Galaxies: A Very Short Introduction
Oxford University Press
Galaxies was my second Very Short Introduction on astronomy, and I found it to be more of a challenge than the first. In fact I had to read it twice in order to get my head around some of the concepts. The book was rather inconsistent when it came to explaining astronomical terms and concepts—some are explained in the text, some are defined in the glossary, but others are not explained at all—and this made it hard to follow some of the discussion. I’ve filled some of the gaps serendipitously in the course of listening to the very entertaining 365 Days of Astronomy podcast daily, but it shouldn’t have to come to that with a book that purports to be an introduction for the average reader.

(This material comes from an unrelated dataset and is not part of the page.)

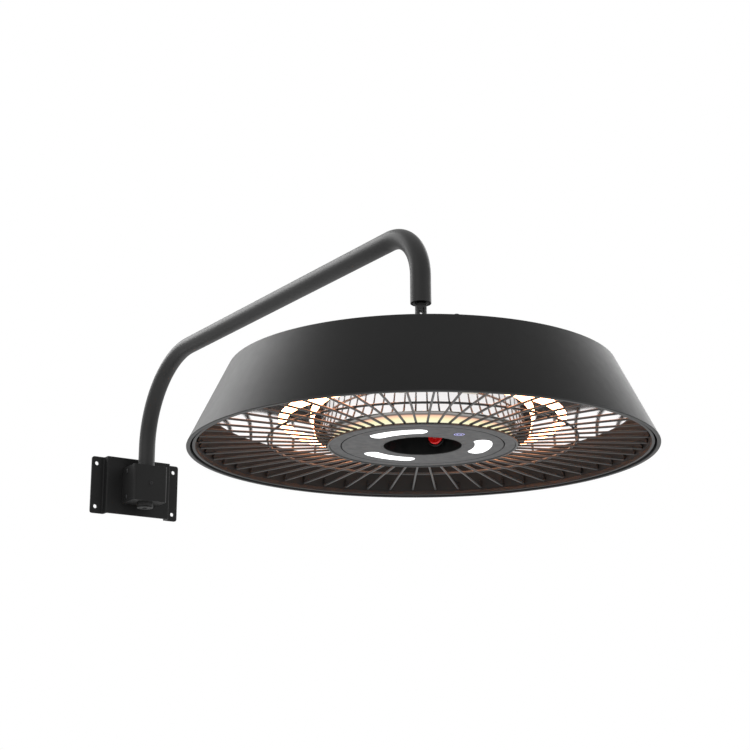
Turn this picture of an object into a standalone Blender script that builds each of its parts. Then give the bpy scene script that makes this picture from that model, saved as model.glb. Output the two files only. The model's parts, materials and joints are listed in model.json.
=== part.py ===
"""Wall-mounted pendant patio heater: wall plate, swing arm, swivel neck and heating head.

Metres, +Z up. The origin is the middle of the wall plate's hole pattern, on the wall.
+X runs right along the wall for someone who faces it, and -Y points out of the wall.
Heights inside the head are measured up from the plane of the shade's rim.
"""

import math

import bmesh
import bpy
from mathutils import Matrix, Vector

# Gaps and rounding
SEAT_GAP = 0.0003
BIG_SEGMENTS = 54
HUB_SEGMENTS = 36
FIT_SEGMENTS = 24
SMALL_SEGMENTS = 16
SCREW_SEGMENTS = 8
NUT_SIDES = 6
BEVEL_STEPS = 3

# Wall plate, a hat section of bent sheet
PLATE_WIDTH = 0.164
PLATE_HEIGHT = 0.0986
PLATE_SHEET = 0.003
PLATE_CORNER = 0.004
FLANGE_WIDTH = 0.0225
PANEL_STEP = 0.014
HOLE_INSET_X = 0.009
HOLE_INSET_Z = 0.0118
HOLE_DIAMETER = 0.007

# Arm tube: post, long run and drop in one bent tube
TUBE_DIAMETER = 0.028
TUBE_WALL = 0.0015
TUBE_SIDES = 16
AXIS_OFFSET = 0.045
ARM_REACH = 0.811
ARM_HEIGHT = 0.2135
POST_BEND_RADIUS = 0.148
DROP_BEND_RADIUS = 0.070
POST_BEND_STEPS = 9
DROP_BEND_STEPS = 7
POST_BOTTOM = -0.038
DROP_END = 0.104

# Arm bracket: box cover, pivot block, bushes and screws
BOX_WIDTH = 0.062
BOX_HEIGHT = 0.062
BOX_FRONT = 0.021
BOX_WALL = 0.002
BOX_EDGE = 0.005
BLOCK_HEIGHT = 0.052
BUSH_WALL = 0.0023
BUSH_LENGTH = 0.016
BUSH_FLANGE_RADIUS = 0.0185
BUSH_FLANGE = 0.002
COLLAR_WALL = 0.0022
SIDE_SCREW_RADIUS = 0.0022
SIDE_SCREW_HEAD_RADIUS = 0.0040
SIDE_SCREW_HEAD = 0.0022
SIDE_SCREW_DEPTH = 0.009
SIDE_SCREW_BEHIND_AXIS = 0.009
SIDE_SCREW_RISE = 0.022
CLAMP_SCREW_RADIUS = 0.0024
CLAMP_SCREW_HEAD_RADIUS = 0.0035
CLAMP_SCREW_HEAD = 0.0018
CAP_PLUG_LENGTH = 0.014
CAP_HEAD = 0.002
GLAND_BORE = 0.0045

# Swivel neck
NECK_RADIUS = 0.0078
NECK_GROOVE_DEPTH = 0.0009
NECK_GROOVE_WIDTH = 0.0014
NECK_GROOVE_DROP = 0.0022
STEM_RADIUS = 0.0052
PLUG_LENGTH = 0.026
WASHER_RADIUS = 0.0095
WASHER_THICKNESS = 0.0015
NUT_RADIUS = 0.0092
NUT_HEIGHT = 0.006
SLOT_TOP = 0.097
SLOT_WIDTH = 0.0075
PIN_HEIGHT = 0.078
PIN_RADIUS = 0.0025
PIN_HEAD_RADIUS = 0.0045
PIN_HEAD = 0.002
CLIP_THICKNESS = 0.0012
CLIP_RADIUS = 0.0050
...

I did learn quite a lot from the book in spite of the occasional difficulties. The first section covers the history of the study of galaxies which is very recent, since it takes a powerful telescope to distinguish the individual stars in a galaxy. It was not until the 1920s that Edwin Hubble, working with the largest telescope yet built, established that previously observed nebulae are not clouds of gas but clouds of stars, and that our galaxy is not the only one in the Universe. Indeed astronomers now estimate that there are hundreds of billions of galaxies in the Universe, each of which can contain hundreds of billions of stars.
I’ll just let that sink in for a moment…
OK. Although the book does cover the development, structure, distribution, and dynamics of galaxies, most of it is really about what we have learned about the Universe from studying galaxies. I won’t go into detail here (and I’m not sure I could explain it anyway), but the study of galaxies has led to profound discoveries about the nature of the Universe. It’s a perfect example of how studying one thing in detail can contribute greatly to a better understanding of something much greater. However, I think the book dwelt on the subject too long, at the expense of describing galaxies themselves in more detail, and perhaps straying into the territory of Cosmology: A Very Short Introduction, my next astronomy book. I look forward to that book filling in more of the gaps in my understanding of what we know about this astounding Universe of ours.